— The exercise —
Write out the data below in full. Keep it exact.

— Raw data —
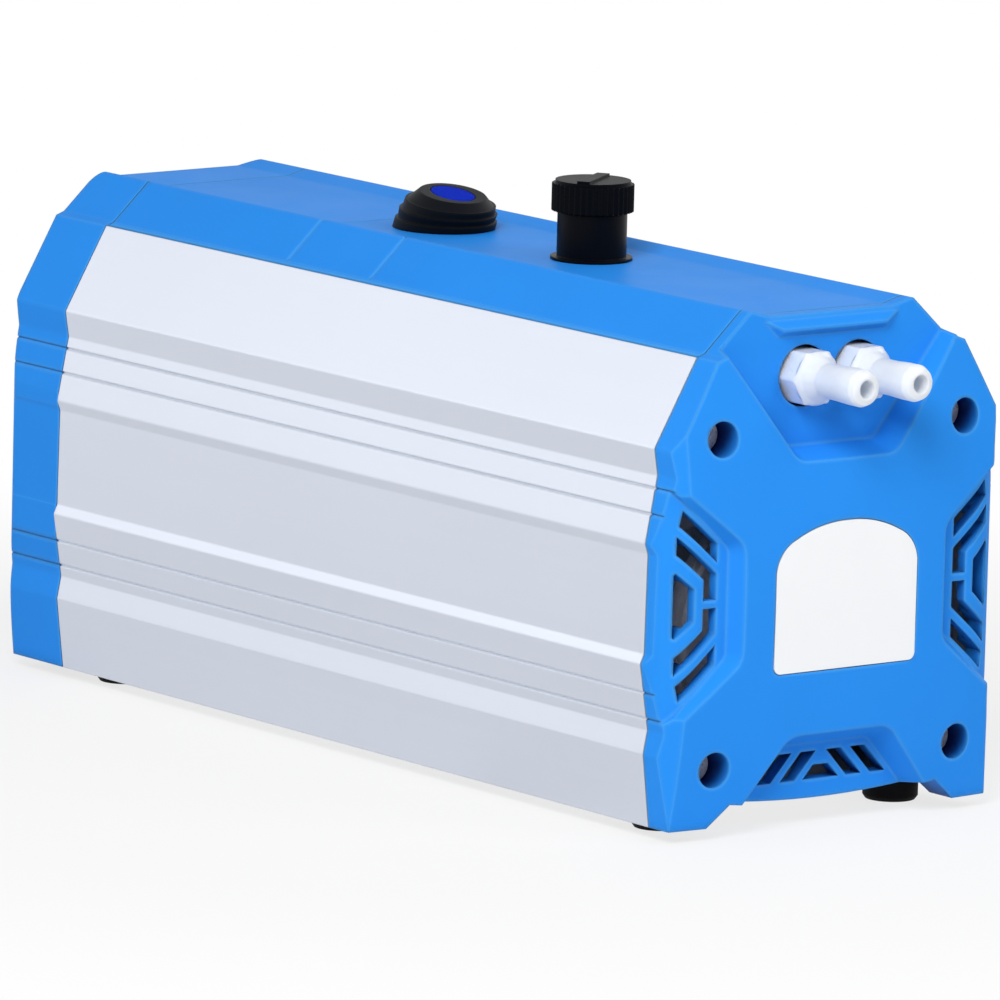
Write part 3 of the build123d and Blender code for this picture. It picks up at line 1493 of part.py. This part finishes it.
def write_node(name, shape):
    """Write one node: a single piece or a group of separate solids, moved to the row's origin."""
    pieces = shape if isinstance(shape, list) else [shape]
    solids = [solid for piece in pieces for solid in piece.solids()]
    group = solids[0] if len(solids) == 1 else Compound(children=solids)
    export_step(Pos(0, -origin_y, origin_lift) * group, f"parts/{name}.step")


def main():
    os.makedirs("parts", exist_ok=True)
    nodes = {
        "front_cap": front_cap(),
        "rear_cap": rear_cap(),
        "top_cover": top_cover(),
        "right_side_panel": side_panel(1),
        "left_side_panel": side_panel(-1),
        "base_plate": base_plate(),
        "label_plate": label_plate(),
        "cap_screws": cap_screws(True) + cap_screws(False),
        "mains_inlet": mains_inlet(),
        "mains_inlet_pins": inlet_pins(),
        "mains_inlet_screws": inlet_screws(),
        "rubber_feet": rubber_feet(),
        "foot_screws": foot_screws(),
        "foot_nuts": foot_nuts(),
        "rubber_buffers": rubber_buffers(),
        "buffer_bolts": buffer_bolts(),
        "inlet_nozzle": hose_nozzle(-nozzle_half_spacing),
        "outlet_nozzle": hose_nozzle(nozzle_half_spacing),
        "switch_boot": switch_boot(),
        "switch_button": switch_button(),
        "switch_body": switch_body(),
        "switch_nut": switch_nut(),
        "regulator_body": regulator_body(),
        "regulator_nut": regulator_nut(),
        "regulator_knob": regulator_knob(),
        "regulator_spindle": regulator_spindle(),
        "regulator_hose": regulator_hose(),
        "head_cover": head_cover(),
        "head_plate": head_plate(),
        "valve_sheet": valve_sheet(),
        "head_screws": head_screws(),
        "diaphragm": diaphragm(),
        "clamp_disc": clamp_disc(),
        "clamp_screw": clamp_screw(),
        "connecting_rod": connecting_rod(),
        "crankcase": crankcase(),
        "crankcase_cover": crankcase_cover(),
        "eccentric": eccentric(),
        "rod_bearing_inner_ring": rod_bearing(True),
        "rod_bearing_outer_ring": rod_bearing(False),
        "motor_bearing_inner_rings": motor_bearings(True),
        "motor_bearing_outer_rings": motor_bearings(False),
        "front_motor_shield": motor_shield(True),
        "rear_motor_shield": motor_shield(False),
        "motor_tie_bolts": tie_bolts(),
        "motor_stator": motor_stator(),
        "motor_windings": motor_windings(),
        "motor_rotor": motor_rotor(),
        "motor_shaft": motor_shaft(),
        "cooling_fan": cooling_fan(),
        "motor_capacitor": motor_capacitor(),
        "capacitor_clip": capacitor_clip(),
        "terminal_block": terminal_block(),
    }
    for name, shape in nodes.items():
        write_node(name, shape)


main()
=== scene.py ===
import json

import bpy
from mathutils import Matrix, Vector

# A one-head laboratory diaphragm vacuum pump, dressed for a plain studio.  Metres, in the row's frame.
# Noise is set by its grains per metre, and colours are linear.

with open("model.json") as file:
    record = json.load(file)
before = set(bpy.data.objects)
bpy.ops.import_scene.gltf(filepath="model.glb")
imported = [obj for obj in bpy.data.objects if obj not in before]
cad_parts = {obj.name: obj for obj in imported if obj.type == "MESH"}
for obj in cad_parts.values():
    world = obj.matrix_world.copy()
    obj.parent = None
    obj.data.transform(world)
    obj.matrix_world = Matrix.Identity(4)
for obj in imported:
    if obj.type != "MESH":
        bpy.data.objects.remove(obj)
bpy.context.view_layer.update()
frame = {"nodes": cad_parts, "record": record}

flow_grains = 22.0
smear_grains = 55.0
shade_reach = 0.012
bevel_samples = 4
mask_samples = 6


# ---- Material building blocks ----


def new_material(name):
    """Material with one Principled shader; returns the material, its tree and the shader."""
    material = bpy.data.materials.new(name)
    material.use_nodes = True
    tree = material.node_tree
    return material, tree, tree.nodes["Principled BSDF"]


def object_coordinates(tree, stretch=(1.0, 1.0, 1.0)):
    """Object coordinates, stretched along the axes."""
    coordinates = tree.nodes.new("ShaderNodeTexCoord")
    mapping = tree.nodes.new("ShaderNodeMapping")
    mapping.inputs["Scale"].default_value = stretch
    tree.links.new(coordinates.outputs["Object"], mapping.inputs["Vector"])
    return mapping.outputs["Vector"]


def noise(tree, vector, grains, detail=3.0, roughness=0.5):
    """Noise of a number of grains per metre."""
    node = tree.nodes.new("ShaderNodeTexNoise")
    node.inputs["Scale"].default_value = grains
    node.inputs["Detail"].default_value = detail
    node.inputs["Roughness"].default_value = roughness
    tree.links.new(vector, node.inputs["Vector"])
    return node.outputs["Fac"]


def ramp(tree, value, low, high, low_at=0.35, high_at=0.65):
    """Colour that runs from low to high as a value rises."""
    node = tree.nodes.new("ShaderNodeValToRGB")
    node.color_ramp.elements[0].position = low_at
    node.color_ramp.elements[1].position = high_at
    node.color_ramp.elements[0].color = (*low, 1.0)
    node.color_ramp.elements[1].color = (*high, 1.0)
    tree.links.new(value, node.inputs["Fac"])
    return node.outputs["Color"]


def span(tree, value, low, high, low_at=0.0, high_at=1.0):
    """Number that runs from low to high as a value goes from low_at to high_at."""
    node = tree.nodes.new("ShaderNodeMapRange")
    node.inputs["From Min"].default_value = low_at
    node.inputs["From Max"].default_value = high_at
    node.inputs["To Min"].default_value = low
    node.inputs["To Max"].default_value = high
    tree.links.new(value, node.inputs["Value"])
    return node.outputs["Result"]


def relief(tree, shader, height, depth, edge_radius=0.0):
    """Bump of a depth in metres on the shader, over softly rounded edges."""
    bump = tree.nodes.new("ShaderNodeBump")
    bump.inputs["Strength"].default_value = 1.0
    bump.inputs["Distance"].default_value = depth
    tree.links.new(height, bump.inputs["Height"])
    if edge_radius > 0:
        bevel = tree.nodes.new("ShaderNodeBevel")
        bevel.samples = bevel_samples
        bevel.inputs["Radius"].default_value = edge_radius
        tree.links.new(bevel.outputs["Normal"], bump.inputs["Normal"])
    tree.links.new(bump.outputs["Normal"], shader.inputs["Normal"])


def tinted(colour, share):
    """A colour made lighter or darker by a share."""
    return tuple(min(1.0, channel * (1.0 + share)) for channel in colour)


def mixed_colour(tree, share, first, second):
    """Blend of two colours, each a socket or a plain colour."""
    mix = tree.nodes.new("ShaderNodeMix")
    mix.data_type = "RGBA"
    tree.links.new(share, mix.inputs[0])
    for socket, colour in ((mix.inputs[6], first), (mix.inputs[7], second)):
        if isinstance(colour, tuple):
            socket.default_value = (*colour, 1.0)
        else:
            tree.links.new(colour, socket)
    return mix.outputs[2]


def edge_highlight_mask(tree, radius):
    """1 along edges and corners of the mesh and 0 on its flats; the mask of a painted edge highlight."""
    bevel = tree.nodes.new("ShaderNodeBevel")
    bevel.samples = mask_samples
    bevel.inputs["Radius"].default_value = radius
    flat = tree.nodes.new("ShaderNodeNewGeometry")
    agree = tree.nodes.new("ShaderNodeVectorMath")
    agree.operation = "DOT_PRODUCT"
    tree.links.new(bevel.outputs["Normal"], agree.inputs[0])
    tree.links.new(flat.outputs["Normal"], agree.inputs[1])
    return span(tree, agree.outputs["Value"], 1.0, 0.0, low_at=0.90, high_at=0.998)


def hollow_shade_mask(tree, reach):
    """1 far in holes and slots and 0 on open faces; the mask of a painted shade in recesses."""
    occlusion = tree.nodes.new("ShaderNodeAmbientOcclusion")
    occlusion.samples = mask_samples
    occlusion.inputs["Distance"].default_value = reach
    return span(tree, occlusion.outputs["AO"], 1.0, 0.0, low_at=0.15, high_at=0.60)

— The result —
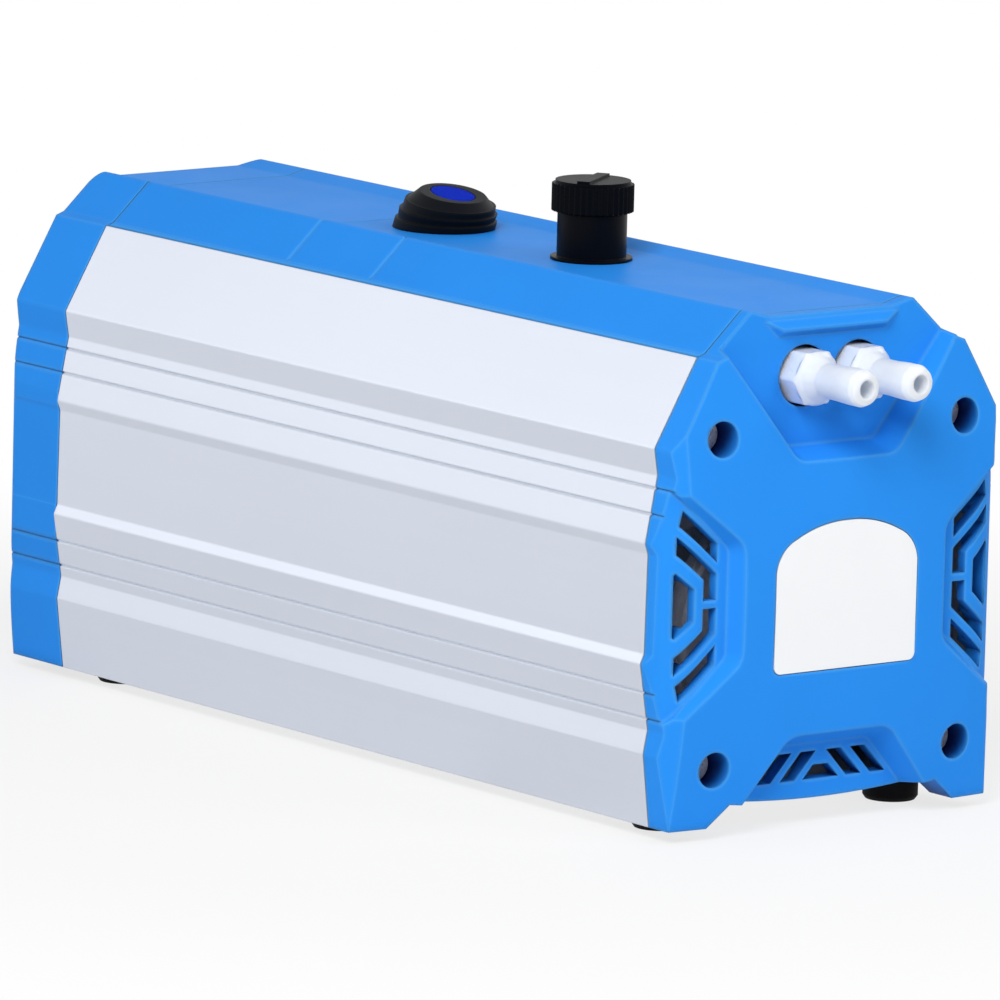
Write part 3 of the build123d and Blender code for this picture. It picks up at line 1493 of part.py. This part finishes it.
def write_node(name, shape):
    """Write one node: a single piece or a group of separate solids, moved to the row's origin."""
    pieces = shape if isinstance(shape, list) else [shape]
    solids = [solid for piece in pieces for solid in piece.solids()]
    group = solids[0] if len(solids) == 1 else Compound(children=solids)
    export_step(Pos(0, -origin_y, origin_lift) * group, f"parts/{name}.step")


def main():
    os.makedirs("parts", exist_ok=True)
    nodes = {
        "front_cap": front_cap(),
        "rear_cap": rear_cap(),
        "top_cover": top_cover(),
        "right_side_panel": side_panel(1),
        "left_side_panel": side_panel(-1),
        "base_plate": base_plate(),
        "label_plate": label_plate(),
        "cap_screws": cap_screws(True) + cap_screws(False),
        "mains_inlet": mains_inlet(),
        "mains_inlet_pins": inlet_pins(),
        "mains_inlet_screws": inlet_screws(),
        "rubber_feet": rubber_feet(),
        "foot_screws": foot_screws(),
        "foot_nuts": foot_nuts(),
        "rubber_buffers": rubber_buffers(),
        "buffer_bolts": buffer_bolts(),
        "inlet_nozzle": hose_nozzle(-nozzle_half_spacing),
        "outlet_nozzle": hose_nozzle(nozzle_half_spacing),
        "switch_boot": switch_boot(),
        "switch_button": switch_button(),
        "switch_body": switch_body(),
        "switch_nut": switch_nut(),
        "regulator_body": regulator_body(),
        "regulator_nut": regulator_nut(),
        "regulator_knob": regulator_knob(),
        "regulator_spindle": regulator_spindle(),
        "regulator_hose": regulator_hose(),
        "head_cover": head_cover(),
        "head_plate": head_plate(),
        "valve_sheet": valve_sheet(),
        "head_screws": head_screws(),
        "diaphragm": diaphragm(),
        "clamp_disc": clamp_disc(),
        "clamp_screw": clamp_screw(),
        "connecting_rod": connecting_rod(),
        "crankcase": crankcase(),
        "crankcase_cover": crankcase_cover(),
        "eccentric": eccentric(),
        "rod_bearing_inner_ring": rod_bearing(True),
        "rod_bearing_outer_ring": rod_bearing(False),
        "motor_bearing_inner_rings": motor_bearings(True),
        "motor_bearing_outer_rings": motor_bearings(False),
        "front_motor_shield": motor_shield(True),
        "rear_motor_shield": motor_shield(False),
        "motor_tie_bolts": tie_bolts(),
        "motor_stator": motor_stator(),
        "motor_windings": motor_windings(),
        "motor_rotor": motor_rotor(),
        "motor_shaft": motor_shaft(),
        "cooling_fan": cooling_fan(),
        "motor_capacitor": motor_capacitor(),
        "capacitor_clip": capacitor_clip(),
        "terminal_block": terminal_block(),
    }
    for name, shape in nodes.items():
        write_node(name, shape)


main()
=== scene.py ===
import json

import bpy
from mathutils import Matrix, Vector

# A one-head laboratory diaphragm vacuum pump, dressed for a plain studio.  Metres, in the row's frame.
# Noise is set by its grains per metre, and colours are linear.

with open("model.json") as file:
    record = json.load(file)
before = set(bpy.data.objects)
bpy.ops.import_scene.gltf(filepath="model.glb")
imported = [obj for obj in bpy.data.objects if obj not in before]
cad_parts = {obj.name: obj for obj in imported if obj.type == "MESH"}
for obj in cad_parts.values():
    world = obj.matrix_world.copy()
    obj.parent = None
    obj.data.transform(world)
    obj.matrix_world = Matrix.Identity(4)
for obj in imported:
    if obj.type != "MESH":
        bpy.data.objects.remove(obj)
bpy.context.view_layer.update()
frame = {"nodes": cad_parts, "record": record}

flow_grains = 22.0
smear_grains = 55.0
shade_reach = 0.012
bevel_samples = 4
mask_samples = 6


# ---- Material building blocks ----


def new_material(name):
    """Material with one Principled shader; returns the material, its tree and the shader."""
    material = bpy.data.materials.new(name)
    material.use_nodes = True
    tree = material.node_tree
    return material, tree, tree.nodes["Principled BSDF"]


def object_coordinates(tree, stretch=(1.0, 1.0, 1.0)):
    """Object coordinates, stretched along the axes."""
    coordinates = tree.nodes.new("ShaderNodeTexCoord")
    mapping = tree.nodes.new("ShaderNodeMapping")
    mapping.inputs["Scale"].default_value = stretch
    tree.links.new(coordinates.outputs["Object"], mapping.inputs["Vector"])
    return mapping.outputs["Vector"]


def noise(tree, vector, grains, detail=3.0, roughness=0.5):
    """Noise of a number of grains per metre."""
    node = tree.nodes.new("ShaderNodeTexNoise")
    node.inputs["Scale"].default_value = grains
    node.inputs["Detail"].default_value = detail
    node.inputs["Roughness"].default_value = roughness
    tree.links.new(vector, node.inputs["Vector"])
    return node.outputs["Fac"]


def ramp(tree, value, low, high, low_at=0.35, high_at=0.65):
    """Colour that runs from low to high as a value rises."""
    node = tree.nodes.new("ShaderNodeValToRGB")
    node.color_ramp.elements[0].position = low_at
    node.color_ramp.elements[1].position = high_at
    node.color_ramp.elements[0].color = (*low, 1.0)
    node.color_ramp.elements[1].color = (*high, 1.0)
    tree.links.new(value, node.inputs["Fac"])
    return node.outputs["Color"]


def span(tree, value, low, high, low_at=0.0, high_at=1.0):
    """Number that runs from low to high as a value goes from low_at to high_at."""
    node = tree.nodes.new("ShaderNodeMapRange")
    node.inputs["From Min"].default_value = low_at
    node.inputs["From Max"].default_value = high_at
    node.inputs["To Min"].default_value = low
    node.inputs["To Max"].default_value = high
    tree.links.new(value, node.inputs["Value"])
    return node.outputs["Result"]


def relief(tree, shader, height, depth, edge_radius=0.0):
    """Bump of a depth in metres on the shader, over softly rounded edges."""
    bump = tree.nodes.new("ShaderNodeBump")
    bump.inputs["Strength"].default_value = 1.0
    bump.inputs["Distance"].default_value = depth
    tree.links.new(height, bump.inputs["Height"])
    if edge_radius > 0:
        bevel = tree.nodes.new("ShaderNodeBevel")
        bevel.samples = bevel_samples
        bevel.inputs["Radius"].default_value = edge_radius
        tree.links.new(bevel.outputs["Normal"], bump.inputs["Normal"])
    tree.links.new(bump.outputs["Normal"], shader.inputs["Normal"])


def tinted(colour, share):
    """A colour made lighter or darker by a share."""
    return tuple(min(1.0, channel * (1.0 + share)) for channel in colour)


def mixed_colour(tree, share, first, second):
    """Blend of two colours, each a socket or a plain colour."""
    mix = tree.nodes.new("ShaderNodeMix")
    mix.data_type = "RGBA"
    tree.links.new(share, mix.inputs[0])
    for socket, colour in ((mix.inputs[6], first), (mix.inputs[7], second)):
        if isinstance(colour, tuple):
            socket.default_value = (*colour, 1.0)
        else:
            tree.links.new(colour, socket)
    return mix.outputs[2]


def edge_highlight_mask(tree, radius):
    """1 along edges and corners of the mesh and 0 on its flats; the mask of a painted edge highlight."""
    bevel = tree.nodes.new("ShaderNodeBevel")
    bevel.samples = mask_samples
    bevel.inputs["Radius"].default_value = radius
    flat = tree.nodes.new("ShaderNodeNewGeometry")
    agree = tree.nodes.new("ShaderNodeVectorMath")
    agree.operation = "DOT_PRODUCT"
    tree.links.new(bevel.outputs["Normal"], agree.inputs[0])
    tree.links.new(flat.outputs["Normal"], agree.inputs[1])
    return span(tree, agree.outputs["Value"], 1.0, 0.0, low_at=0.90, high_at=0.998)


def hollow_shade_mask(tree, reach):
    """1 far in holes and slots and 0 on open faces; the mask of a painted shade in recesses."""
    occlusion = tree.nodes.new("ShaderNodeAmbientOcclusion")
    occlusion.samples = mask_samples
    occlusion.inputs["Distance"].default_value = reach
    return span(tree, occlusion.outputs["AO"], 1.0, 0.0, low_at=0.15, high_at=0.60)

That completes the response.